As God prepares to leave, Bruce begins to panic. “What if I need You? What if I have questions?” he asks.
“That’s your problem, Bruce,” God answers. “That’s everybody’s problem: you keep looking up.”
These sentiments are nowhere to be found in the true gospel. Salvation is not by human effort, it is through Christ’s effort alone. The good lessons that some may learn from this film represent the difference between human goodness and righteousness, a chasm that is bridged only by the cross.
In the end, Bruce Almighty is a spiritual film, but with the wrong spirit. Christians should keep in mind that to promote salvation apart from Christ is a message that is anathema (Gal. 1:8f.). It is, in fact, the very essence of the spirit of antichrist, (1 John 4:3).
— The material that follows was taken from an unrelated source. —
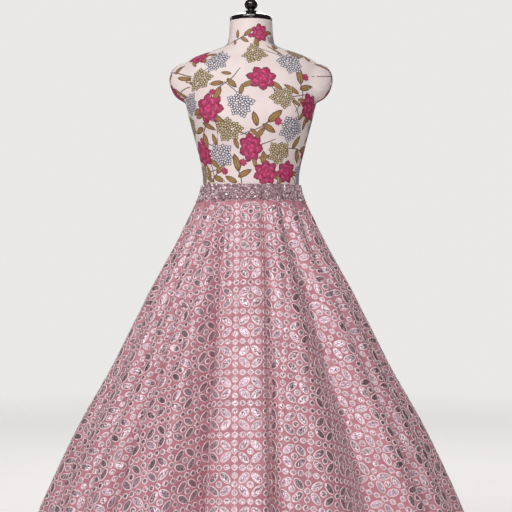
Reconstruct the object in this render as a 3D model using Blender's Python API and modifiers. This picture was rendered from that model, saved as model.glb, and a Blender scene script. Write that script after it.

In such instances, a movie that promotes “morality” but not Christian morality may do more harm than good. At least an explosion-filled summer blockbuster doesn’t pretend to point people to God.
Whose job is it?
So, are we making Hollywood’s job impossible? Is Hollywood supposed to understand the true nature of God and salvation, and then communicate that truth to the culture at large via the big screen?
Exactly whose job is it to present God? If Hollywood never again returns to the days when it produced Biblical epics like The Ten Commandments, does that leave our culture without a witness to the Truth?
Actually, America is left with the same witness that Paul presented to Athens: “What therefore you worship in ignorance, this I proclaim to you,” (Acts 17:23). Believers, who bear the image of the Son of God, must proclaim the truth of the eternal gospel.
In the end, Paul said of the Athenians’ idolatry, “The God who made the world and all things in it, since He is Lord of heaven and earth, does not dwell in temples made with hands.”
One may say with equal confidence that the Lord of heaven and earth cannot be captured on film, either.